■ Work to do
Up to and including the line with "return tree, tree.nodes, tree.links", return every line from the start of the entries below exactly.

CAD and scene scripts
-=-=-
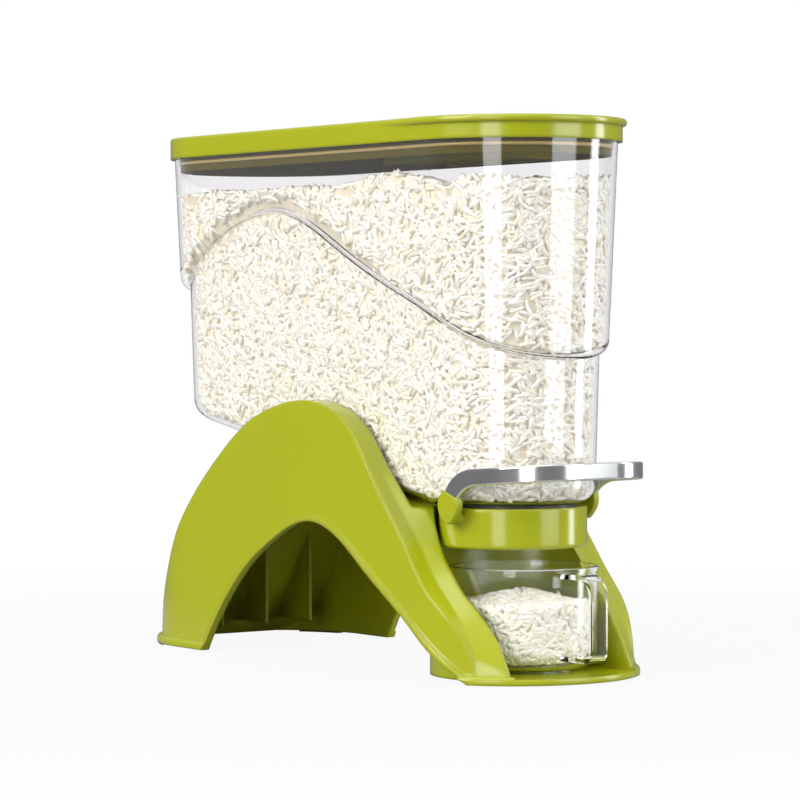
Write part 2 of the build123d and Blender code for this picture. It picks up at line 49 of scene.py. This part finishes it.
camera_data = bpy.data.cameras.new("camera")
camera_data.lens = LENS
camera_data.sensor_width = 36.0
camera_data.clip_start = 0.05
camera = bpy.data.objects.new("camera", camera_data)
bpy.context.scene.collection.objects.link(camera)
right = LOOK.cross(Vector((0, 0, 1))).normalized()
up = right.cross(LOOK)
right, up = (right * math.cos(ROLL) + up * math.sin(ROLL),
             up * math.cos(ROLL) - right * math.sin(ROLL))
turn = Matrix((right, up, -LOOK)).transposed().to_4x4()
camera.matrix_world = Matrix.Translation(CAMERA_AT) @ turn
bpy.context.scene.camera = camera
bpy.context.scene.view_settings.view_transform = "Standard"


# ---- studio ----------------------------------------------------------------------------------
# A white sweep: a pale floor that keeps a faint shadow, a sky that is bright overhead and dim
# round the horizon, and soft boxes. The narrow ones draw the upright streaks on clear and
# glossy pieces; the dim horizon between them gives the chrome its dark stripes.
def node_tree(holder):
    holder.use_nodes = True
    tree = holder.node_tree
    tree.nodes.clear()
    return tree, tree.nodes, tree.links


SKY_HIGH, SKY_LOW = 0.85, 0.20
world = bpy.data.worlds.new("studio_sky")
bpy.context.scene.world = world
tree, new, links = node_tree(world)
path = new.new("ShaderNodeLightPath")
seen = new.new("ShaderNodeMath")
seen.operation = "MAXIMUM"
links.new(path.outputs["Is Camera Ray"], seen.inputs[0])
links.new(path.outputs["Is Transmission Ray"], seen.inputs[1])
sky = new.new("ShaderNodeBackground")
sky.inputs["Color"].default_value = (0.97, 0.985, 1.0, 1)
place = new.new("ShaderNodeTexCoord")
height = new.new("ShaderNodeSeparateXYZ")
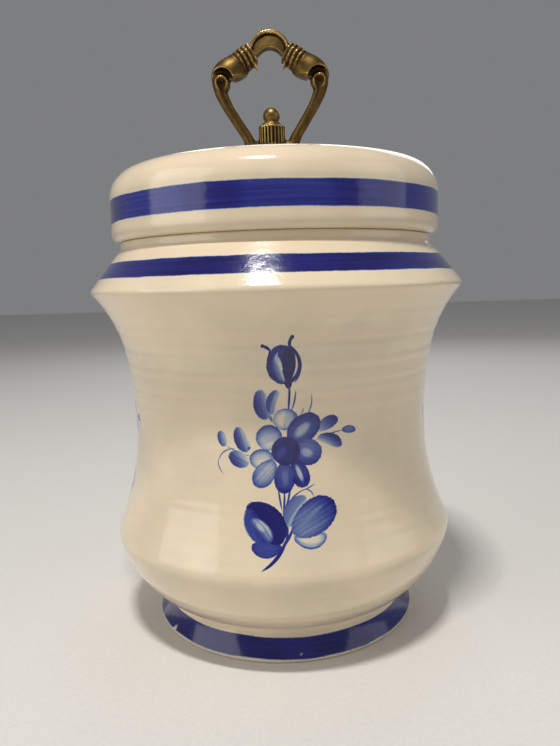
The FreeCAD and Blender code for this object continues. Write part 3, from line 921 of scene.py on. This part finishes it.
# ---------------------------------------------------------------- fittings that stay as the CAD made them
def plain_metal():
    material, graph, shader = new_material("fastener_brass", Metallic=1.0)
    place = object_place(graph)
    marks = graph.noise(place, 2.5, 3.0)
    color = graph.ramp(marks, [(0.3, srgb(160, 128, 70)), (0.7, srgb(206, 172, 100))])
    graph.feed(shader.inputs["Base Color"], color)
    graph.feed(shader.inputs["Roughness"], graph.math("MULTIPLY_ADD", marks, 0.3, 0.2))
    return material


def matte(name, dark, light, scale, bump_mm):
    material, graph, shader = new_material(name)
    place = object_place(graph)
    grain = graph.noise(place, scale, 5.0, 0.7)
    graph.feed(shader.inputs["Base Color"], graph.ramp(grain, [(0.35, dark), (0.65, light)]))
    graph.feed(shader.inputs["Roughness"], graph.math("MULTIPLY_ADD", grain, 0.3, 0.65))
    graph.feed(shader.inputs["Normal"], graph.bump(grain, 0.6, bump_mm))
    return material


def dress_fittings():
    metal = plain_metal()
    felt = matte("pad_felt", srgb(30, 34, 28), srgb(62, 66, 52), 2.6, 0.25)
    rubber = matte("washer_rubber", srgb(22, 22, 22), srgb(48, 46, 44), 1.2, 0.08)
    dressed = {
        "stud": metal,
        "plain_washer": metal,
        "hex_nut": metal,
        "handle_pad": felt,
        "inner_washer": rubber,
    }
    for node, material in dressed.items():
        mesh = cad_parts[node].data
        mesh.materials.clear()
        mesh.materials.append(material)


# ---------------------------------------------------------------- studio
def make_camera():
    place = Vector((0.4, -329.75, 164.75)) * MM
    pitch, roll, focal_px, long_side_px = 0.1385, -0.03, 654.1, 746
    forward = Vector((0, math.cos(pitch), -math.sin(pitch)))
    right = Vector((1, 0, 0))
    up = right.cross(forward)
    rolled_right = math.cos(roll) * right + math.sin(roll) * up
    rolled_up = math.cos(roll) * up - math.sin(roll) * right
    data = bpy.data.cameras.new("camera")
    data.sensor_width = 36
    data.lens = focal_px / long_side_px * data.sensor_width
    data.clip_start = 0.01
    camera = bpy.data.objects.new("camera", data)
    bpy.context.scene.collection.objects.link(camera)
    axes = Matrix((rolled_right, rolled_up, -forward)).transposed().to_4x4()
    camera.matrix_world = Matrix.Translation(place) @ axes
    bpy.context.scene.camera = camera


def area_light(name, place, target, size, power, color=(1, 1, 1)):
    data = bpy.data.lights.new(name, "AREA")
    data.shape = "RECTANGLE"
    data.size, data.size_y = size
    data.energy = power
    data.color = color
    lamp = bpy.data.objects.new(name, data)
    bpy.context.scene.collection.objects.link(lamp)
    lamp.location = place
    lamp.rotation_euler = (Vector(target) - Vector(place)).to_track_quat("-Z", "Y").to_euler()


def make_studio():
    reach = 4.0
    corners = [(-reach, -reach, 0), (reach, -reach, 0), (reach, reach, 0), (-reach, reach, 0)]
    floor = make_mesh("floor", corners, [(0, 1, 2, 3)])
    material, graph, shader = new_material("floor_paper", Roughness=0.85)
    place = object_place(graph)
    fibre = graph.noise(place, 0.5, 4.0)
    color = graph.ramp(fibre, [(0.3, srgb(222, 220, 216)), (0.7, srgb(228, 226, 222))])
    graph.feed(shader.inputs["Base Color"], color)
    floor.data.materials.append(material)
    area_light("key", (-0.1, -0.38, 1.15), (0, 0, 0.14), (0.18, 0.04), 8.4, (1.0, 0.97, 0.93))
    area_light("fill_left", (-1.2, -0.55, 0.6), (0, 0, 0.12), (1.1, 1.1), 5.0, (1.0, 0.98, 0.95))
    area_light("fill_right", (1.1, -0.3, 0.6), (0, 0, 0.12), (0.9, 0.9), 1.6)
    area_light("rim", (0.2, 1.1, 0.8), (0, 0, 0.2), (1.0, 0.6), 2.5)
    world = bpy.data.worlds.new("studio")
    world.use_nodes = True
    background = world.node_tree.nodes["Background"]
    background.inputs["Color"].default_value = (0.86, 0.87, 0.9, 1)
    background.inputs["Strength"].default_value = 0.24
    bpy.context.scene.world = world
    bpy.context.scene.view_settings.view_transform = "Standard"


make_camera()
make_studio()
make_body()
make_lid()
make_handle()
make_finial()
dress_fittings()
-=-=-
■ In response
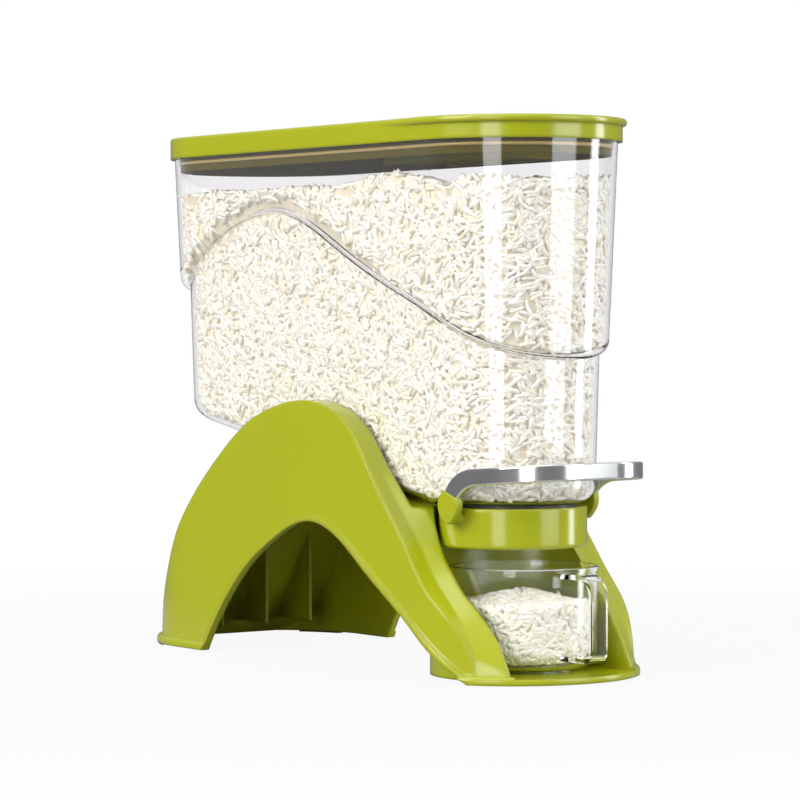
Write part 2 of the build123d and Blender code for this picture. It picks up at line 49 of scene.py. This part finishes it.
camera_data = bpy.data.cameras.new("camera")
camera_data.lens = LENS
camera_data.sensor_width = 36.0
camera_data.clip_start = 0.05
camera = bpy.data.objects.new("camera", camera_data)
bpy.context.scene.collection.objects.link(camera)
right = LOOK.cross(Vector((0, 0, 1))).normalized()
up = right.cross(LOOK)
right, up = (right * math.cos(ROLL) + up * math.sin(ROLL),
             up * math.cos(ROLL) - right * math.sin(ROLL))
turn = Matrix((right, up, -LOOK)).transposed().to_4x4()
camera.matrix_world = Matrix.Translation(CAMERA_AT) @ turn
bpy.context.scene.camera = camera
bpy.context.scene.view_settings.view_transform = "Standard"


# ---- studio ----------------------------------------------------------------------------------
# A white sweep: a pale floor that keeps a faint shadow, a sky that is bright overhead and dim
# round the horizon, and soft boxes. The narrow ones draw the upright streaks on clear and
# glossy pieces; the dim horizon between them gives the chrome its dark stripes.
def node_tree(holder):
    holder.use_nodes = True
    tree = holder.node_tree
    tree.nodes.clear()
    return tree, tree.nodes, tree.links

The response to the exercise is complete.